Para combatir los míos mi familia encontró diversas formas al ver que los desodorantes de aquel entonces no eran funcionales. Eran los años de una formula que venía en forma de pasta blanca, ungüento a base zinc y sorbitol más un extracto de algún perfume, que se envasaba en un recipiente redondo de metal. Yo, lo mismo que muchos, empavesamos nuestras axilas una y otra vez durante el día, pero nada.

Había otra propuesta. Esta era presentada en un cilindro de plástico, con abertura por los dos lados. Era una suerte de gel compactado hecho a base de alcohol, perfume y otros ingredientes que nunca supe pues a diferencia del “de pastica” no traía una etiqueta que mostrara su formulación. Eso sí, si se dejaba abierta alguna de sus puntas se evaporaba ipso facto. Si ello ocurría, en veinte y cuatro horas no había nada conque enfrentar el monstruo del grajo. En mi caso también resultó fallido, o simplemente el efecto era mínimamente temporal.

Pero como la necesidad hace parir mulatos, desde siempre mi abuela, lo mismo que muchas familias, disponían de remedios caseros a esos fines. Algunos con mayores consecuencias que otros. Recuerdo dos de ellos, por haber sido los que más me protegieron en esos tiempos: bicarbonato de sodio con alcohol boricado mezclados a partes iguales y agitados antes de usarse; y frotar las axilas con jabón de lavar. Santos remedios.

Estos dos métodos tenían como ventajas envidiables que frenaban la aparición y el brote de una infección conocida como golondrino. Uno tenía alcohol, desinfestaba la mucosa; el otro –el jabón—que tienen entre sus componentes sosa caustica en bajas proporciones tenía el mismo efecto que en la ropa: aclaraba la piel. Algo que nunca supo Michael Jackson.

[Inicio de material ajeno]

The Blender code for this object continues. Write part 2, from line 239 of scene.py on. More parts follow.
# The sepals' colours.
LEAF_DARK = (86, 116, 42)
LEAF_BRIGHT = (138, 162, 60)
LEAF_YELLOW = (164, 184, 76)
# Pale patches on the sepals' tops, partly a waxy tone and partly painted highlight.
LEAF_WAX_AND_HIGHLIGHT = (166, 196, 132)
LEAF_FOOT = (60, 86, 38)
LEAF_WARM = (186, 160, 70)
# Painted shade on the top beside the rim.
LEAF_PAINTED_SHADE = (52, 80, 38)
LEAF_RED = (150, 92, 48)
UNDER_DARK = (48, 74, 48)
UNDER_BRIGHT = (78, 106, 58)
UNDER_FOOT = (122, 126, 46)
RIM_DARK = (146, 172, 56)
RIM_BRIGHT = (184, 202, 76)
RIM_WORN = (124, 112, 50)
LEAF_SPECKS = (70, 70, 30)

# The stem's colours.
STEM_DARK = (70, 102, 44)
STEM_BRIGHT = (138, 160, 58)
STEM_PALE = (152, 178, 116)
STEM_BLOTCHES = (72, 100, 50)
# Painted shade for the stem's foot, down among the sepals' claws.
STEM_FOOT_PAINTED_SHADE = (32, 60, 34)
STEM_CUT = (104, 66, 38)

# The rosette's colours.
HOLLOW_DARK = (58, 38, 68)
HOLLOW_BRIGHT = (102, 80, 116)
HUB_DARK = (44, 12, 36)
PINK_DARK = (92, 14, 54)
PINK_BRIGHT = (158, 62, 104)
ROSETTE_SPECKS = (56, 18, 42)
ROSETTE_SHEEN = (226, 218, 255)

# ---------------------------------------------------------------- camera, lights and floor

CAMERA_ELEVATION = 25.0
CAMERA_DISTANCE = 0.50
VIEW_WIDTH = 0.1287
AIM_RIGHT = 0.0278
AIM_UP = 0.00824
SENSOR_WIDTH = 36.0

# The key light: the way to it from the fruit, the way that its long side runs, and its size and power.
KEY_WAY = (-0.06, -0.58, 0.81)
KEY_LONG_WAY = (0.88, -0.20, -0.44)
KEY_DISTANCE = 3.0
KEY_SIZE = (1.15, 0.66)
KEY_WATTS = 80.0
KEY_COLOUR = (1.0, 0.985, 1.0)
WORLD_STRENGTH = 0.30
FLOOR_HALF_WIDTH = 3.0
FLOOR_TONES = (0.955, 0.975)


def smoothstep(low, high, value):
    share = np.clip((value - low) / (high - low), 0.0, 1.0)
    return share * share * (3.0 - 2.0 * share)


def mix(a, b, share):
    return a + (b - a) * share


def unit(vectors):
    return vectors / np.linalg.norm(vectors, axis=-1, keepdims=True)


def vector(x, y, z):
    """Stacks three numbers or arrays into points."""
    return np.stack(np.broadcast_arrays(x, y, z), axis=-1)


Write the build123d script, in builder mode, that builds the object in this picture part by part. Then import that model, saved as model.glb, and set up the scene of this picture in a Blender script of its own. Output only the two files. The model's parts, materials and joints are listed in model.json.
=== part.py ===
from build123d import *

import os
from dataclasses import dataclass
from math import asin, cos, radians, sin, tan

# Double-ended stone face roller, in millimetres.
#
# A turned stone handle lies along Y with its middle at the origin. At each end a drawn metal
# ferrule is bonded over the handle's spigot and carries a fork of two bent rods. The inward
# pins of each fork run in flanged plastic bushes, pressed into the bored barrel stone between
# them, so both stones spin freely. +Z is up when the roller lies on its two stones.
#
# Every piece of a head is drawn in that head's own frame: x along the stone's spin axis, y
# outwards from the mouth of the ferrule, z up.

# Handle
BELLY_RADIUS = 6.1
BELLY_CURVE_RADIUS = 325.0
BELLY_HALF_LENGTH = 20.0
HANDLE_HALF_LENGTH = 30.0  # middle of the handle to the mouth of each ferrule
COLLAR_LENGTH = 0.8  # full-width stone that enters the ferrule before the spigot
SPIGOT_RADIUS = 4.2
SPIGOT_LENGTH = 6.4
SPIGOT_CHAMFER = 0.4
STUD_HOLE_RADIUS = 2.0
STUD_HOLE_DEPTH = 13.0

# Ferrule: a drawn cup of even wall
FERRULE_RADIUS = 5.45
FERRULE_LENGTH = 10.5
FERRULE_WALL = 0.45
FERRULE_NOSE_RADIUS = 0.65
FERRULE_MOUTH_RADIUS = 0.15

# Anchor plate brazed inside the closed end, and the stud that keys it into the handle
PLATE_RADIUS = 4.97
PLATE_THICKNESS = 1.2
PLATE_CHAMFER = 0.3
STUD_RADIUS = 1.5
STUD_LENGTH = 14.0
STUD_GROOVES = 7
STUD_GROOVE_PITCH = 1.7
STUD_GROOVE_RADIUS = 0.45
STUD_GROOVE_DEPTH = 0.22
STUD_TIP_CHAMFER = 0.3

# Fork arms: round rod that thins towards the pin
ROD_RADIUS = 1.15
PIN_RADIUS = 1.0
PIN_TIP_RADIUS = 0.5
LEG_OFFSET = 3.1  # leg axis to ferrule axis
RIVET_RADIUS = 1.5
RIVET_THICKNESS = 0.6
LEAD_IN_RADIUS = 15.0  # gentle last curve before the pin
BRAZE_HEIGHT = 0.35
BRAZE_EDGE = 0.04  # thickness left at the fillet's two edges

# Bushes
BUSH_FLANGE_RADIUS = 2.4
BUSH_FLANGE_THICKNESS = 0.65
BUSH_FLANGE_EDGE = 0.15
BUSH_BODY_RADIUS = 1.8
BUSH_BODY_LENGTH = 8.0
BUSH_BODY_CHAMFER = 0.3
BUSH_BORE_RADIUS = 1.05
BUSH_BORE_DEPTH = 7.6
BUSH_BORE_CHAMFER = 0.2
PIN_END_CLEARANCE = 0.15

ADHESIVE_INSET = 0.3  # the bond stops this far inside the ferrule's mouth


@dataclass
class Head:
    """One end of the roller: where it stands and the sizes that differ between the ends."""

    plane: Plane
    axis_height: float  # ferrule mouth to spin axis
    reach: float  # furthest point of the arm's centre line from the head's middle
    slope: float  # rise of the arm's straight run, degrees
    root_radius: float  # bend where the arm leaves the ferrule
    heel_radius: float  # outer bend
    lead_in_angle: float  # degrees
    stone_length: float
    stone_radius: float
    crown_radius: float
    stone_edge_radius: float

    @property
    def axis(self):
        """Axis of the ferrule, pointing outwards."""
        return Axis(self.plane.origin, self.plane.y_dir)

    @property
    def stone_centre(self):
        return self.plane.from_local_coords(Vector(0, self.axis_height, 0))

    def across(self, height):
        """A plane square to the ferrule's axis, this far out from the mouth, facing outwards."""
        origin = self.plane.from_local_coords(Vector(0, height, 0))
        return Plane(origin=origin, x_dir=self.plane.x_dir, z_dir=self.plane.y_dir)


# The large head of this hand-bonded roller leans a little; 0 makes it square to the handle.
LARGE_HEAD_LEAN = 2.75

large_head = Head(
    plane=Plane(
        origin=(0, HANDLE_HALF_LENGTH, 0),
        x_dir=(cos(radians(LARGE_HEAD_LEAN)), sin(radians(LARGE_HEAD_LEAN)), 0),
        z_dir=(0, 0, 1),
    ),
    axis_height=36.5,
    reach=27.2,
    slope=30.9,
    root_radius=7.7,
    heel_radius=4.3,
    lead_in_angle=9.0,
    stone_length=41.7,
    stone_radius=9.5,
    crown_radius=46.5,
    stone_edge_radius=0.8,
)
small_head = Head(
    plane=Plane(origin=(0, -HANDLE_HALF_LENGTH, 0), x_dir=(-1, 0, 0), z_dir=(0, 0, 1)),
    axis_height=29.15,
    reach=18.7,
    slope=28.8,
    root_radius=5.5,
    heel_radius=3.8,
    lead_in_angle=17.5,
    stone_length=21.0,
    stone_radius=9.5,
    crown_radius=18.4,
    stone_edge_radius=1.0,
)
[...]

En su contra es justo decir que uno manchaba de negro las partes interiores y laterales de las axilas (el ácido bórico) y el otro creaba una costra parecida al almidón. Pero eso no importaba si se evitaba el “estar cortado”, o grajiento o como se le quisiera llamar.

Pasaron los años, crecimos, y la hormona se fue acomodando –lo mismo que la energía, ni se crea ni se destruye, se transforma—por lo que los olores cambiaron, casi siempre se atenúan; lo que no implica que cierto día digan “aquí estoy yo…” y sea necesario regresar a las viejas prácticas.

También llegaron nuevas formulaciones en materia de protección antitranspirante –la temida peste a grajo—algo que agradecemos muchos; y con ellas llegaron las marcas y la inconsistencia del mercado en el tema regularidad del suministro; y uno pensando si el cambio podrá beneficiarle o tendrá que andar con el brazo pegado al costillar para no espantar a los conocidos.

El paso del tiempo va eliminando los bellos; es un ciclo que termina en volver a ser casi lampiño; de aquellos lugares que alguna vez exhibimos tanto en público como en la intimidad; y con el llegan nuevos olores. Las hormonas, lo mismo que el cuerpo, envejecen. Entonces es hora de buscar nuevos derroteros para controlar los nuevos olores, que siempre han estado ahí, pero en un segundo o tercer plano; a la espera de su espacio biológico. Su hora.

A ese fin me han propuestos en la familia el uso de “desodorantes corporales”. Que están bien, que dice el fabricante que su tiempo de acción es veinte y cuatro horas; solo que él no conoce nuestro calor, ni nuestra realidad… en fin… que la posibilidad de regresar al alcohol boricado combinado con bicarbonato de sodio es una tentación que me ronda, me asalta como las dudas del poeta… solo puedo decir que funciona.